Well then, I’m happy to say I had a very “NORMAL” weekend with my special kids. That is, my SPECIAL kids — without quotes. I mean special because they’re unique and awesome and MINE and I love them to bits just the way they are. Yes, some refer to my kids as “special” — with quotes — for other reasons. Namely, my 4-year-old identical twin boys — who are so very different from one another despite looking so very much LIKE one another — both have Down syndrome. Chances of that happening approach the 1 in a 1,000,000 mark so I guess that makes them pretty “special” (with quotes). But, for the record, my old soul’s just as special in her own way. So, me and my special kids had an absolutely wonderful, if not sometimes worrisome, “normal” weekend pseudo-camping. That sounds like an oxy-moron but, truly, it is not!

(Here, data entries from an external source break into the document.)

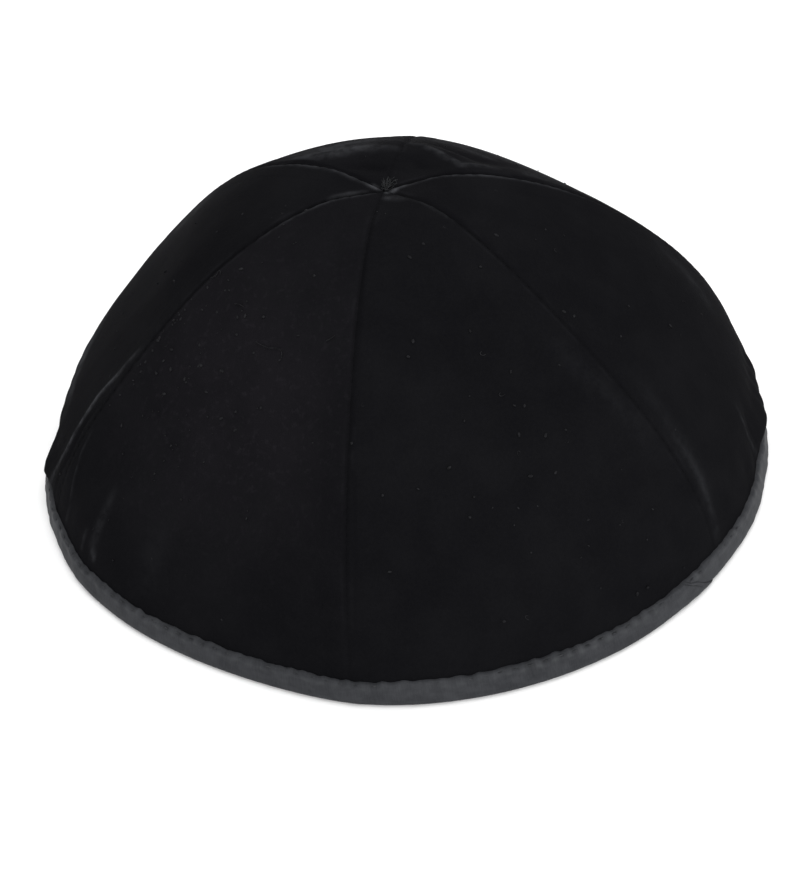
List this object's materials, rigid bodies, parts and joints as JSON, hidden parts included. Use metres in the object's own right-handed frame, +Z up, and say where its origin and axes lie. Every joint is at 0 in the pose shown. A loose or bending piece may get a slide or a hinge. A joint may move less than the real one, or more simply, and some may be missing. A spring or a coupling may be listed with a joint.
{
  "type": "kippah skullcap",
  "caption": "Deep domed velvet skullcap sewn from tapered gores, with a dimpled crown, soft seam ridges and a folded satin binding round the open rim.",
  "frame": {"origin": "middle of the rim's outer box, on the plane that the rim rests on", "axes": "+Z up through the crown, -Y towards the front of the cap, +X to the right side as seen from the front"},
  "size_m": [0.1854, 0.1794, 0.0807],
  "materials": {
    "velvet": "black short-pile velvet with a soft sheen at grazing angles",
    "satin_binding": "charcoal satin bias tape, folded, with a low lustre along its ribs"
  },
  "bodies": {
    "root": {"panel_front_right": "velvet", "panel_right": "velvet", "panel_back_right": "velvet", "panel_back_left": "velvet", "panel_left": "velvet", "panel_front_left": "velvet", "rim_binding": "satin_binding"}
  },
  "joints": []
}
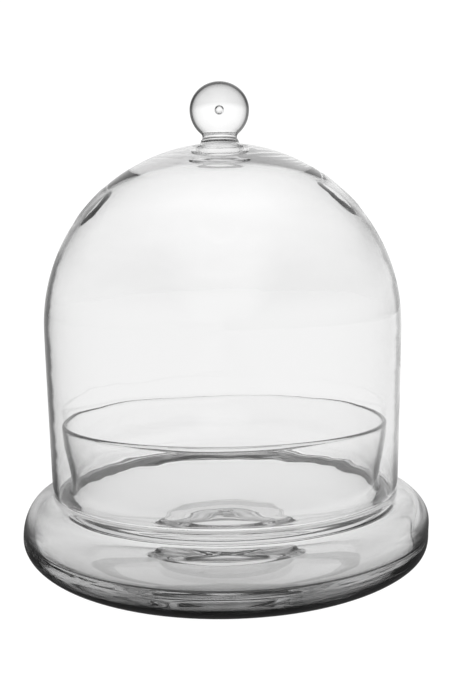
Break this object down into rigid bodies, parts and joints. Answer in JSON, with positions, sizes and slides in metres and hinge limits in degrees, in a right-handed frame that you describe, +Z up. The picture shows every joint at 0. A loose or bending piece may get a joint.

My cousin has 2 acres of wooded land behind her house in Connecticut and a nice trailer which she hid in the back acre for us, under some trees… fully equipped for me and my family. We visit Connecticut about twice a year. Once to attend the Deep River Muster, the oldest colonial parade in the country, and to swim at Cedar Lake. And, the 2nd time to camp at Hammonasset State Park in Madison, on the north shore of the Long Island Sound. This past weekend was the Deep River Muster which I’ve been attending nearly every year since I was a child (40+ years) and have instituted as a tradition with my own children. Unfortunately, Hubby had to stay home to work which conveniently relieved me of the trouble of making pet care arrangements. Besides missing Daddy, it’s not a total loss as he doesn’t actually like the parade all that much. So, I made the trek, not by myself, but with my 3 beautiful and special kids.

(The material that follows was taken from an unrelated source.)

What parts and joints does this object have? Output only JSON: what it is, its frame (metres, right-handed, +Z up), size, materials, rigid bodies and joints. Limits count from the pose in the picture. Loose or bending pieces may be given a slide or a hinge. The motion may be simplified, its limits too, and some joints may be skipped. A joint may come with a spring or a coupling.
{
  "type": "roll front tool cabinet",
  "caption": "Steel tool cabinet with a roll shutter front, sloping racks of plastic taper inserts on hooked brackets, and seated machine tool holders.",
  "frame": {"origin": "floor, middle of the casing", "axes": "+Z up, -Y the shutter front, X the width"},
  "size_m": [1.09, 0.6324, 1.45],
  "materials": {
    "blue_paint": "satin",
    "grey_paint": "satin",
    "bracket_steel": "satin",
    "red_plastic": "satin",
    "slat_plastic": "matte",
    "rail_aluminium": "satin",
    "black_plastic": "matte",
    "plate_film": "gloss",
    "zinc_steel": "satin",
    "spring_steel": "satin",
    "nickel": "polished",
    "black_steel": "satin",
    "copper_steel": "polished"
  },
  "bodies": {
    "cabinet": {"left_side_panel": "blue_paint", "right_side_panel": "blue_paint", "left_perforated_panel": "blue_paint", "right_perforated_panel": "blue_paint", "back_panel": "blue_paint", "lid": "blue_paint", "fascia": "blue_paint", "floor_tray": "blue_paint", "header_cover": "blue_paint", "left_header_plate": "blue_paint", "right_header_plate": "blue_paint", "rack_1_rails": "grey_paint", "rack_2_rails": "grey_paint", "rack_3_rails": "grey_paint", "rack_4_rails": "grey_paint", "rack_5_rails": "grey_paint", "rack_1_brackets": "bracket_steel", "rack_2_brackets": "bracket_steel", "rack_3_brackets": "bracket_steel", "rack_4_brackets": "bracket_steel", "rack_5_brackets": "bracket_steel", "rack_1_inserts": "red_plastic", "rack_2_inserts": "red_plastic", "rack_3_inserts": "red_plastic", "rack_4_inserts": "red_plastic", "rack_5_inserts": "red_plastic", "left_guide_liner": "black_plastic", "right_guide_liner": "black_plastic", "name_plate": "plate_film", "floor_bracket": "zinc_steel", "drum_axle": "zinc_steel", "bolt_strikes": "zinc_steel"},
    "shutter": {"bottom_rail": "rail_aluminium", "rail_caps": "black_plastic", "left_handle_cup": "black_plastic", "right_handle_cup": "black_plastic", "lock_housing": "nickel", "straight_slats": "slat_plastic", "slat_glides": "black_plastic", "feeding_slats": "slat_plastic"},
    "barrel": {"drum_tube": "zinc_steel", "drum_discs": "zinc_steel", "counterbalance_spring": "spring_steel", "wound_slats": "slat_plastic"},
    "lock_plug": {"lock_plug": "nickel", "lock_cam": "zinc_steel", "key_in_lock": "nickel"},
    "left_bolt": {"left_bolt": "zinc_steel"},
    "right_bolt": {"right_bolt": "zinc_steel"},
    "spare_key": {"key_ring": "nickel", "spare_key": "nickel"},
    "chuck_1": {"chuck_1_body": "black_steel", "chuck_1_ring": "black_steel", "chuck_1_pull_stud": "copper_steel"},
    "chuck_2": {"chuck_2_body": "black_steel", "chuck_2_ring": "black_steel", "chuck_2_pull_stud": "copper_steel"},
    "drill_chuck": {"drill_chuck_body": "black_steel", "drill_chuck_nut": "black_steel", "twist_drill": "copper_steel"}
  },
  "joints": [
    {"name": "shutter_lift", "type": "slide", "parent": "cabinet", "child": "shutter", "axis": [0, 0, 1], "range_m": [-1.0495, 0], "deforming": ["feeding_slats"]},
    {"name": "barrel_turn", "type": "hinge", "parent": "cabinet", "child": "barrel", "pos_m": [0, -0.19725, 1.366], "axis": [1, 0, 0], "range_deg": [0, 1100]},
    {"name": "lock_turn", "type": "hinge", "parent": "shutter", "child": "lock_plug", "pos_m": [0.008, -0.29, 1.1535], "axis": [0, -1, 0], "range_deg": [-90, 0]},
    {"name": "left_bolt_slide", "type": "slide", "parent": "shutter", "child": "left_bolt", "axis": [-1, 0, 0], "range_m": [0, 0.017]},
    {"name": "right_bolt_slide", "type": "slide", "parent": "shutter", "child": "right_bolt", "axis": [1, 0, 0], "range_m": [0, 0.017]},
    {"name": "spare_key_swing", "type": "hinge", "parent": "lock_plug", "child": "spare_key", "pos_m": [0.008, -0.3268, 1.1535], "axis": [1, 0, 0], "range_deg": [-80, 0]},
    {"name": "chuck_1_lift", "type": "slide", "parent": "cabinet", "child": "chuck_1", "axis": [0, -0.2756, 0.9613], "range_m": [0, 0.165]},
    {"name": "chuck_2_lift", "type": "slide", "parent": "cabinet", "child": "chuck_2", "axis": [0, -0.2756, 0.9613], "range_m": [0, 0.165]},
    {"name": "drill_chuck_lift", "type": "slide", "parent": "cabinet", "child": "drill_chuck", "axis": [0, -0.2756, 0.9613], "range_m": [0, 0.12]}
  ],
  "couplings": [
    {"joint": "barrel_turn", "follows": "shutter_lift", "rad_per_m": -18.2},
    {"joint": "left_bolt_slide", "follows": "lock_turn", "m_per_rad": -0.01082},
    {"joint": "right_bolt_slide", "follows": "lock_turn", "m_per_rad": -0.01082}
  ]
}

On our first night there, we shared pizza with our cousins. Then 6 of us — my family of 4 plus the oldest two of my cousin’s 4 young daughters who joined us in the camper — weathered a mighty thunder and lightening storm in the trailer beneath the branches of a mighty oak tree. There were 5 very brave kids and a tired Mom in that trailer… But, there was no evidence of Down syndrome.

On day two we went for a walk down town with my Aunt Dolly and a slightly different set of kids — my 3 and my cousin’s two middle girls this time. That’s two double-strollers riding down some seriously big hills to a quaint little village filled with artsy shops and a general store where we popped in for snacks and cool beverages for all. Along with the 3 girls, my boys followed me into the store and — after I dissuaded Michael from a fancy-looking can of JOLT soda (that could have been interesting, huh?) — chose for themselves, just like every one else, a bottle of apple juice each… Their beverage of choice. All the children drank their juice outside the store while gently petting a 4-month-old Springer Spaniel named Oliver before my Aunt and I pushed — huffed and puffed — back up those seriously steep hills to my cousin’s house-on-the-hill and our waiting trailer-in-the-woods. And, let me tell you, that was some serious huffing and puffing because I was pushing 80 solid lbs. of boys in my stroller… That’s 40 lbs each which, at 4, puts them in the 50th percentile for weight (and height) on the “normal” charts! So, again, not even a glimmer of Down syndrome entered into the picture.

A little while later, we made our annual trip to Cedar Lake. YES, I worried about being able to watch both of the boys in the water despite the presence of two very capable-looking lifeguards. I worried NOT because they have Down syndrome but because they’re 4-year-olds who don’t swim all that well… And because there’s TWO of them and only ONE of me! But, they listened well and played in belly-button-deep water staying safely near Mommy’s legs. Yes, they drank some lake water… just like I did when I played in this very lake as a 4-year-old… Just like “normal” kids. And, they screamed and splashed and watched the fishies swimming around their toes… Just like their mama did 42 years ago and for many years since. On the way out, we stopped at the snack shack and ate our ice-cream on the steps — Like I used to do when I was a kid! What a picturesque summer, family vacation scene… devoid of even a hint of “special” needs.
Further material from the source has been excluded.